### EXERCISE
The required output consists solely of the lines from the one containing "const lota = new THREE.Group();" down to the one containing "at the throat.", both included, each quoted exactly.

+ + + + +

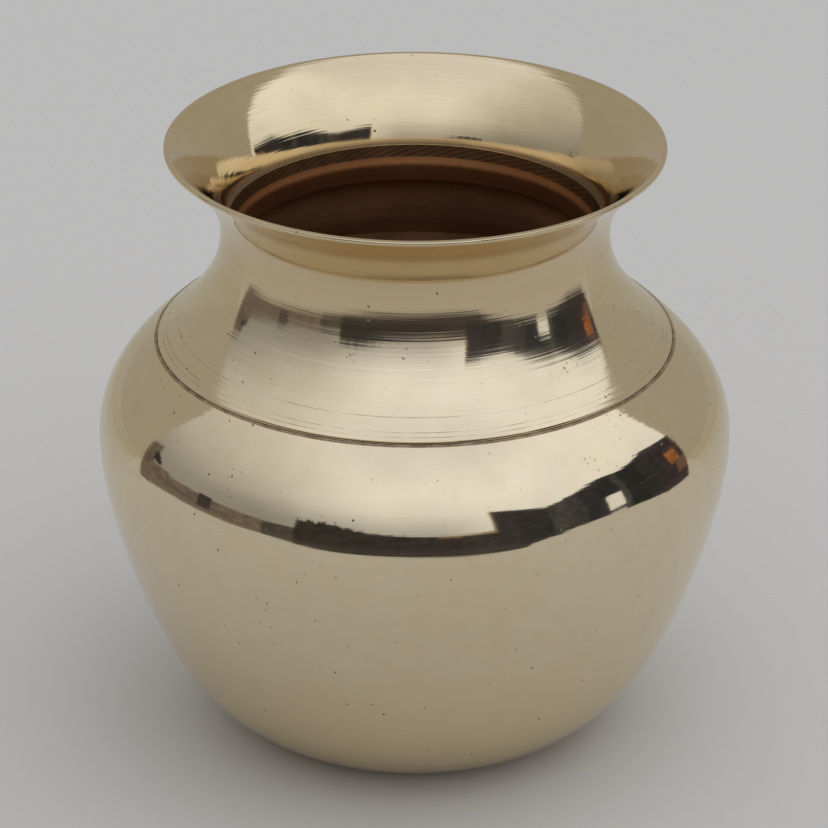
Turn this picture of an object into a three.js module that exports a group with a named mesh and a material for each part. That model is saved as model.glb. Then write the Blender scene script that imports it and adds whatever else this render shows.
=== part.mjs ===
// A brass lota: a round water pot with a turned-in shoulder, a narrow throat and a flared mouth.
// It is three castings, brazed at the shoulder and at the throat and turned on a lathe.
// Millimetres, +Z up. The origin is the centre of the base, on the surface it stands on.

import * as THREE from 'three';

// Outside of the vessel: radii, and rises from one level to the next
const FOOT_RADIUS = 22;
const TURN_RADIUS = 42.6;
const BELLY_RADIUS = 56.7;
const SEAM_RADIUS = 46.3;
const THROAT_RADIUS = 34.4;
const MOUTH_RADIUS = 44;
const TURN_RISE = 12;
const BELLY_RISE = 44;
const SHOULDER_RISE = 18.45;
const NECK_RISE = 18.65;
const FLARE_RISE = 16.3;
const LIP_EDGE = 0.7;

// How steeply the outline climbs where it has no upright or level tangent, in degrees
const TURN_CLIMB = 54.4;
const SEAM_CLIMB = 41.3;
const LIP_CLIMB = 46;

// How far each level's tangent reaches along the outline, below and above it
const FOOT_REACH = 11;
const TURN_REACH_BELOW = 5.9;
const TURN_REACH_ABOVE = 9.6;
const BELLY_REACH_BELOW = 13;
const BELLY_REACH_ABOVE = 8.5;
const SEAM_REACH_BELOW = 6.9;
const SEAM_REACH_ABOVE = 9.1;
const THROAT_REACH_BELOW = 6.7;
const THROAT_REACH_ABOVE = 10.8;
const LIP_REACH = 5.3;

// Metal
const WALL = 1.6;
const BASE_THICKNESS = 2.2;
const LIP_WALL = 1.1;
const LIP_LAND = 0.9;
const SEAM_FILLER = 0.5;
const SEAM_GROOVE = 0.45;
const NECK_FILLER = 0.4;

// Register lips that line the castings up: each hangs inside the mouth below it
const REGISTER_CLEARANCE = 0.3;
const SHOULDER_LIP_WALL = 1.2;
const SHOULDER_LIP_DROP = 3.6;
const NECK_LIP_WALL = 0.9;
const NECK_LIP_DROP = 3.5;
const NECK_LIP_CHAMFER = 1.2;

// Facets round the axis, and steps along each stretch of the outline
const SEGMENTS = 64;
const STEPS = { turn: 5, belly: 7, shoulder: 6, neck: 7, flare: 7 };

// Heights that follow from the rises
const turnHeight = TURN_RISE;
const bellyHeight = turnHeight + BELLY_RISE;
const seamHeight = bellyHeight + SHOULDER_RISE;
const shoulderFoot = seamHeight + SEAM_FILLER;
const neckTop = shoulderFoot + NECK_RISE;
const flareFoot = neckTop + NECK_FILLER;
const lipBottom = flareFoot + FLARE_RISE;
const lipTop = lipBottom + LIP_EDGE;

const radians = THREE.MathUtils.degToRad;

// The seam's faces are level, so across them a sloping wall is wider than it is thick.
const seamSlope = Math.tan(radians(SEAM_CLIMB));
const seamFaceWidth = WALL / Math.sin(radians(SEAM_CLIMB));
const bowlMouthRadius = SEAM_RADIUS - seamFaceWidth;
const shoulderFootRadius = SEAM_RADIUS - SEAM_FILLER / seamSlope;
const neckBore = THROAT_RADIUS - WALL;

// A level of the outline: its radius and height, the direction in which the outline passes
// through it, in degrees from outwards, and the reach of its tangent below and above.
function level(radius, height, direction, reachBelow, reachAbove) {
  const along = new THREE.Vector2(Math.cos(radians(direction)), Math.sin(radians(direction)));
  return { at: new THREE.Vector2(radius, height), along, reachBelow, reachAbove };
}

const foot = level(FOOT_RADIUS, 0, 0, 0, FOOT_REACH);
const turn = level(TURN_RADIUS, turnHeight, TURN_CLIMB, TURN_REACH_BELOW, TURN_REACH_ABOVE);
const belly = level(BELLY_RADIUS, bellyHeight, 90, BELLY_REACH_BELOW, BELLY_REACH_ABOVE);
const seamBelow = level(SEAM_RADIUS, seamHeight, 180 - SEAM_CLIMB, SEAM_REACH_BELOW, 0);
const seamAbove = level(shoulderFootRadius, shoulderFoot, 180 - SEAM_CLIMB, 0, SEAM_REACH_ABOVE);
const throatBelow = level(THROAT_RADIUS, neckTop, 90, THROAT_REACH_BELOW, 0);
const throatAbove = level(THROAT_RADIUS, flareFoot, 90, 0, THROAT_REACH_ABOVE);
const lip = level(MOUTH_RADIUS, lipBottom, LIP_CLIMB, LIP_REACH, 0);

// The curve from one level up to the next.
function stretch(lower, upper) {
  return new THREE.CubicBezierCurve(
    lower.at,
    lower.at.clone().addScaledVector(lower.along, lower.reachAbove),
    upper.at.clone().addScaledVector(upper.along, -upper.reachBelow),
    upper.at,
  );
}

// Points on a curve moved inwards, square to it, by a thickness that runs evenly between two.
function inside(curve, steps, lowerThickness, upperThickness) {
  const points = [];
  for (let i = 0; i <= steps; i += 1) {
    const t = i / steps;
    const tangent = curve.getTangent(t);
    const inward = new THREE.Vector2(-tangent.y, tangent.x);
    const thickness = THREE.MathUtils.lerp(lowerThickness, upperThickness, t);
    points.push(curve.getPoint(t).addScaledVector(inward, thickness));
  }
  return points;
}

// Points without those that repeat the one before.
function withoutRepeats(points) {
  const nearest = 1e-6;
  return points.filter((point, i) => i === 0 || point.distanceTo(points[i - 1]) > nearest);
}

function brass(color, roughness) {
  return new THREE.MeshStandardMaterial({ color, roughness, metalness: 1 });
}

// A body of revolution. Its outline runs from the base upwards on the outside and back inside.
function turned(name, outline, material, closed) {
  const points = withoutRepeats(outline);
  if (closed) {
    points.push(points[0].clone());
  }
  const geometry = new THREE.LatheGeometry(points, SEGMENTS);
  geometry.rotateX(Math.PI / 2);
  const mesh = new THREE.Mesh(geometry, material);
  mesh.name = name;
  return mesh;
}

// A flat ring of filler between two heights.
function ring(name, innerRadius, outerRadius, bottom, top, material) {
  const outline = [
    new THREE.Vector2(innerRadius, bottom),
    new THREE.Vector2(outerRadius, bottom),
    new THREE.Vector2(outerRadius, top),
    new THREE.Vector2(innerRadius, top),
  ];
  return turned(name, outline, material, true);
}

// Where a wall that runs downwards and outwards meets an upright face of the given radius.
function heightAtRadius(points, radius) {
  const i = points.findIndex((point) => point.x > radius);
  const above = points[i - 1];
  const below = points[i];
  const share = (radius - above.x) / (below.x - above.x);
  return THREE.MathUtils.lerp(above.y, below.y, share);
}

// Belly and base, up to the level face of the shoulder seam
function lowerBowl() {
  const turnCurve = stretch(foot, turn);
  const bellyCurve = stretch(turn, belly);
  const shoulderCurve = stretch(belly, seamBelow);
  const outer = [
    ...turnCurve.getPoints(STEPS.turn),
    ...bellyCurve.getPoints(STEPS.belly),
    ...shoulderCurve.getPoints(STEPS.shoulder),
  ];
  const inner = [
    ...inside(turnCurve, STEPS.turn, BASE_THICKNESS, WALL),
    ...inside(bellyCurve, STEPS.belly, WALL, WALL),
    ...inside(shoulderCurve, STEPS.shoulder, WALL, WALL),
    new THREE.Vector2(bowlMouthRadius, seamHeight),
  ];
  const outline = [
    new THREE.Vector2(0, 0),
    ...outer,
    ...inner.reverse(),
    new THREE.Vector2(0, BASE_THICKNESS),
  ];
  return turned('lower_bowl', outline, brass(0xc9b48a, 0.22), false);
}

// Shoulder and neck, with the register lip that hangs inside the bowl's mouth
function shoulder() {
  const curve = stretch(seamAbove, throatBelow);
  const outer = curve.getPoints(STEPS.neck);
  const lipOuter = bowlMouthRadius - REGISTER_CLEARANCE;
  const lipInner = lipOuter - SHOULDER_LIP_WALL;
  const wallInside = inside(curve, STEPS.neck, WALL, WALL).reverse();
  const lipMeetsWall = heightAtRadius(wallInside, lipInner);
  const lipEnd = shoulderFoot - SHOULDER_LIP_DROP;
  const outline = [
    ...outer,
    ...wallInside.filter((point) => point.x < lipInner),
    new THREE.Vector2(lipInner, lipMeetsWall),
    new THREE.Vector2(lipInner, lipEnd),
    new THREE.Vector2(lipOuter, lipEnd),
    new THREE.Vector2(lipOuter, shoulderFoot),
  ];
  return turned('shoulder', outline, brass(0xcbb78f, 0.18), true);
}

// Flared mouth and lip, with the register lip that hangs inside the neck
function mouthFlare() {
  const curve = stretch(throatAbove, lip);
  const wallInside = inside(curve, STEPS.flare, WALL, LIP_WALL);
  const lipOuter = neckBore - REGISTER_CLEARANCE;
  const bore = lipOuter - NECK_LIP_WALL;
  const lipEnd = flareFoot - NECK_LIP_DROP;
  const outline = [
    ...curve.getPoints(STEPS.flare),
    new THREE.Vector2(MOUTH_RADIUS, lipTop),
    new THREE.Vector2(MOUTH_RADIUS - LIP_LAND, lipTop),
    ...wallInside.slice(0, -1).reverse(),
    new THREE.Vector2(bore, flareFoot - NECK_LIP_CHAMFER),
    new THREE.Vector2(bore, lipEnd),
    new THREE.Vector2(lipOuter, lipEnd),
    new THREE.Vector2(lipOuter, flareFoot),
  ];
  return turned('mouth_flare', outline, brass(0xcdb98f, 0.15), true);
}

const lota = new THREE.Group();
lota.add(
  lowerBowl(),
  ring(
    'shoulder_braze',
    bowlMouthRadius,
    shoulderFootRadius - SEAM_GROOVE,
    seamHeight,
    shoulderFoot,
    brass(0x5a3d24, 0.7),
  ),
  shoulder(),
  ring('neck_braze', neckBore, THROAT_RADIUS, neckTop, flareFoot, brass(0xc2aa78, 0.35)),
  mouthFlare(),
);

export default lota;
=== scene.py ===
"""Looks of a polished brass lota: three turned castings, brazed at the shoulder and at the throat.

Every surface is a body of revolution, worked out as an outline in radius and height that goes
round the upright axis. Lengths are metres.
"""

import logging
import math
from dataclasses import dataclass
from enum import IntEnum
from typing import Any, Optional, Union

import bpy
import numpy as np
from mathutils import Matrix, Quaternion, Vector


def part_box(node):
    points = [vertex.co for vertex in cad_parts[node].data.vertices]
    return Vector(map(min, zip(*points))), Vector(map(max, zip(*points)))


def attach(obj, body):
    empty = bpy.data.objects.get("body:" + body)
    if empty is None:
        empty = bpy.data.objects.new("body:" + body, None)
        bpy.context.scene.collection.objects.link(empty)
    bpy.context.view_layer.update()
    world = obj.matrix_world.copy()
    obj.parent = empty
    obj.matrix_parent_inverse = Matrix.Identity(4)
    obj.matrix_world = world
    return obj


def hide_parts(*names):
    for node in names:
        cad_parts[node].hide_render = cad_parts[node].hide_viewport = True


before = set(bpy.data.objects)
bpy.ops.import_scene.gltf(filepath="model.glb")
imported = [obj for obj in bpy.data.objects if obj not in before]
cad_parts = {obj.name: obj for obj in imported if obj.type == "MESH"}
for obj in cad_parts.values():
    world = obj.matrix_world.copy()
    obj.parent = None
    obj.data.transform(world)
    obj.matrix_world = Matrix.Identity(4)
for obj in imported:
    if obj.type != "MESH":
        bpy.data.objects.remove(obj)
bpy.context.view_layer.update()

LOG = logging.getLogger("lota")
MM = 0.001
RUN = "run"
CLOSE = 1e-7
LIFT = 1.0 * MM
CELL_STEP = 0.001
BLACK = (0.0, 0.0, 0.0)
COLOURS = {"data_type": "RGBA", "clamp_factor": True}

Pair = tuple[float, float]
Colour = tuple[float, float, float]
Number = Union["Wire", float]
Array = np.ndarray
Object = bpy.types.Object
Material = bpy.types.Material
Socket = bpy.types.NodeSocket


class Finish(IntEnum):
    """The finishes of the pot, in the order of their material slots."""

    POLISHED = 0
    ROUGH_TURNED = 1
    CAST_SKIN = 2
    RESIDUE = 3
    SCRIBED = 4
    WORN_FILLER = 5


# Shapes


@dataclass(frozen=True)
class Level:
    """A level of the outline: where it is, how it climbs there and how far its tangent reaches.

    The climb is the angle of the outline from straight outwards, in degrees, walking upwards.
    """

    radius: float
    height: float
    climb: float
    reach_below: float = 0.0
    reach_above: float = 0.0

    def point(self) -> Array:
        """Radius and height as an array."""
        return np.array([self.radius, self.height])

    def along(self) -> Array:
        """The unit direction of the outline at this level."""
        angle = math.radians(self.climb)
        return np.array([math.cos(angle), math.sin(angle)])


def inward(slopes: Array) -> Array:
    """Unit directions into the metal: (-z, r) over the length of each slope (r, z)."""
    slopes = slopes / np.linalg.norm(slopes, axis=1, keepdims=True)
    return np.column_stack([-slopes[:, 1], slopes[:, 0]])


def walk(points: Array) -> Array:
    """How far each point is along the line through all of them."""
    steps = np.linalg.norm(np.diff(points, axis=0), axis=1)
    return np.concatenate([[0.0], np.cumsum(steps)])


def stretch(lower: Level, upper: Level, steps: int, skin: Pair = (0.0, 0.0)) -> Array:
    """Points on the curve between two levels, moved into the metal.

    A cubic Bezier curve whose inner control points lie along the two levels' tangents. Its points
    are then moved square to it, by a thickness that runs evenly from one end to the other.

    Args:
        lower: The level where the curve starts.
        upper: The level where it ends.
        steps: How many steps the curve has.
        skin: How far its two ends are moved.

    Returns:
        Rows of radius and height.
    """
    t = np.linspace(0.0, 1.0, steps + 1)[:, None]
    s = 1 - t
    start, end = lower.point(), upper.point()
    first = start + lower.along() * lower.reach_above
    second = end - upper.along() * upper.reach_below
    points = s**3 * start + 3 * s**2 * t * first + 3 * s * t**2 * second + t**3 * end
    slopes = s**2 * (first - start) + 2 * s * t * (second - first) + t**2 * (end - second)
    return points + inward(slopes) * (skin[0] + (skin[1] - skin[0]) * t)


def straight(start: Any, end: Any, steps: int) -> Array:
    """Evenly spaced points on the line from start to end, both included."""
    return np.linspace(start, end, steps + 1)


def eased(before: Any, corner: Any, after: Any, reach: float, steps: int = 5) -> Array:
    """Points that round a corner: a quadratic Bezier curve that starts and ends reach away.

    Args:
        before: Any point on the side that leads to the corner.
        corner: The corner itself.
        after: Any point on the side that leaves it.
        reach: How far the rounding starts from the corner.
        steps: How many steps the curve has.

    Returns:
        Rows of radius and height.
    """
    corner = np.asarray(corner, dtype=float)
    sides = before - corner, after - corner
    start, end = (corner + side * (reach / np.linalg.norm(side)) for side in sides)
    t = np.linspace(0.0, 1.0, steps + 1)[:, None]
    return (1 - t) ** 2 * start + 2 * (1 - t) * t * corner + t**2 * end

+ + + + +

### OUTPUT
const lota = new THREE.Group();
lota.add(
  lowerBowl(),
  ring(
    'shoulder_braze',
    bowlMouthRadius,
    shoulderFootRadius - SEAM_GROOVE,
    seamHeight,
    shoulderFoot,
    brass(0x5a3d24, 0.7),
  ),
  shoulder(),
  ring('neck_braze', neckBore, THROAT_RADIUS, neckTop, flareFoot, brass(0xc2aa78, 0.35)),
  mouthFlare(),
);

export default lota;
=== scene.py ===
"""Looks of a polished brass lota: three turned castings, brazed at the shoulder and at the throat.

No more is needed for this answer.